Andrew Schenker of Slant Magazine described the film as "as smug and self-satisfied as its privileged lead character." Schenker argues that Estes displaces Jeff's guilt onto other characters, avoiding holding him accountable for his actions. He also highlights the disconnection strategy employed by the director, where Jeff's actions seem justified compared to the eccentricities of other characters. Schenker concludes that the guilt-ridden ending and cynical elements of the film add to its self-satisfied nature, resembling the ugliness of its "privileged hero."
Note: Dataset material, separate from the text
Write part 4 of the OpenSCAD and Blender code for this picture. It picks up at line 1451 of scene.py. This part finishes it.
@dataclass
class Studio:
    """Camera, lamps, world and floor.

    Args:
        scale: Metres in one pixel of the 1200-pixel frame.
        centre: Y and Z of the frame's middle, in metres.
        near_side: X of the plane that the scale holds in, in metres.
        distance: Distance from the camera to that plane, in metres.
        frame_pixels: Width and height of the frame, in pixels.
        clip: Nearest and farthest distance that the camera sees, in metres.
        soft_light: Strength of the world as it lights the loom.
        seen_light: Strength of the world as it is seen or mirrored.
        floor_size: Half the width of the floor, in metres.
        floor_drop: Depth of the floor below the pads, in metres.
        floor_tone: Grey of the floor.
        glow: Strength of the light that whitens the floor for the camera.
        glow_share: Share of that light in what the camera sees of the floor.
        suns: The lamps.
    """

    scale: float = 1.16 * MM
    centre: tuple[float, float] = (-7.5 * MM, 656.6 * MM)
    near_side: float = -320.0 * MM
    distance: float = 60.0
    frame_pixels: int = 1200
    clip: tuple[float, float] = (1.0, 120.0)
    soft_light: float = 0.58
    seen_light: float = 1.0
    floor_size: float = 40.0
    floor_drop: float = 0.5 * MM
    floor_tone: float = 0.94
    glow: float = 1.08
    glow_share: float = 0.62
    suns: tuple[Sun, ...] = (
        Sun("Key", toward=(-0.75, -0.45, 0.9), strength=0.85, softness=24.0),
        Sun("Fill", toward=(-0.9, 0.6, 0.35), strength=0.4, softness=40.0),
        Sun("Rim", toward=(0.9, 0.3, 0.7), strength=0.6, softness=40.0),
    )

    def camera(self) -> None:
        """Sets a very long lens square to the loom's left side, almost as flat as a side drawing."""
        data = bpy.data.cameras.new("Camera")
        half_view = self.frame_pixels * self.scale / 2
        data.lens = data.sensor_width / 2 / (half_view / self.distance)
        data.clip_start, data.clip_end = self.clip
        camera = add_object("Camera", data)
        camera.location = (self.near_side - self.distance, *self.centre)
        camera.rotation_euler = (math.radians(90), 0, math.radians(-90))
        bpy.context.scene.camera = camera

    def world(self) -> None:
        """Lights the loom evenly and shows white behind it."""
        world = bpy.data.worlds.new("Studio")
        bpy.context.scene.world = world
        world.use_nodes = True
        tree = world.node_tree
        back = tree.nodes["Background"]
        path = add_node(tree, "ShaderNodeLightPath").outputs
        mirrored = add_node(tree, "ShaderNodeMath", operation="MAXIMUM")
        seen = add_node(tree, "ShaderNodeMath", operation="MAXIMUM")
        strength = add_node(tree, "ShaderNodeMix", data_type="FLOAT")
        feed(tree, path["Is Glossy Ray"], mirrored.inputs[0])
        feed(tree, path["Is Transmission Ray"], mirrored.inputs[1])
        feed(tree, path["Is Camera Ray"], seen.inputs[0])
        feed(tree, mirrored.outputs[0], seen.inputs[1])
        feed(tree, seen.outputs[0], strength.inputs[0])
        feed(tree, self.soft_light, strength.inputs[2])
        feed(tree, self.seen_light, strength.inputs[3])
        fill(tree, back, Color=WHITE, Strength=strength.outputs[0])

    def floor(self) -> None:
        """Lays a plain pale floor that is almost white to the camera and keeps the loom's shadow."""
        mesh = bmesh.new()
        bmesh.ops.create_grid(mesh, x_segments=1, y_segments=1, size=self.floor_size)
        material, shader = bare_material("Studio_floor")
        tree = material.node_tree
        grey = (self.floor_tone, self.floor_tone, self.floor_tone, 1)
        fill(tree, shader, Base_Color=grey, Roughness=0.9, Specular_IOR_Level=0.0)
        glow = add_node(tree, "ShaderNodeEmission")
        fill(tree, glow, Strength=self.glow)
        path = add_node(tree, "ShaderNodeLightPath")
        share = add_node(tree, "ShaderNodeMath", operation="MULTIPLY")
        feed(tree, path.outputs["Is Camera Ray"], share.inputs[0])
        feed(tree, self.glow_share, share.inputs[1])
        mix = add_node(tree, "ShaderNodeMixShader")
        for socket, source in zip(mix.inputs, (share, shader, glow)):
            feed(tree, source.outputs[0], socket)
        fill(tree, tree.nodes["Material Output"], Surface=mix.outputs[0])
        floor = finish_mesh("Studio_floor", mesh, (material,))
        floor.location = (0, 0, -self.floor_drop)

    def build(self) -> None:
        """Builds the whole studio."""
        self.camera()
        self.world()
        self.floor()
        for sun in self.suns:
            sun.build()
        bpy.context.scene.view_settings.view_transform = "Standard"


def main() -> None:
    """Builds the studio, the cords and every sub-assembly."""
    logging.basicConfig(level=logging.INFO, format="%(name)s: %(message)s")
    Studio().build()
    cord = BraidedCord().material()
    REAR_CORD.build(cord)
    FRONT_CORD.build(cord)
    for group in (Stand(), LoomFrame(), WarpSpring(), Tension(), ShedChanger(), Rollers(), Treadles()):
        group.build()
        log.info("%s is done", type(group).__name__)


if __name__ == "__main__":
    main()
IndieWire's Eric Kohn describes The Details as a film that follows the familiar mold of exploring the perils of suburban discontent. He comments on the symbolic overstatements throughout the movie and the filmmaker's intentions to critique the American dream and argues that the dark underbelly of the American dream has been explored extensively in previous films, making The Details seem like a remake rather than a fresh take. While acknowledging some interest in the performances and the soundtrack, Kohn states that the film struggles to find purpose and allow the comedic eccentricities to prevail. Ultimately, he grades the film with a D+ and suggests that its reception may be mixed due to its difficult timing and prior exploration of similar themes.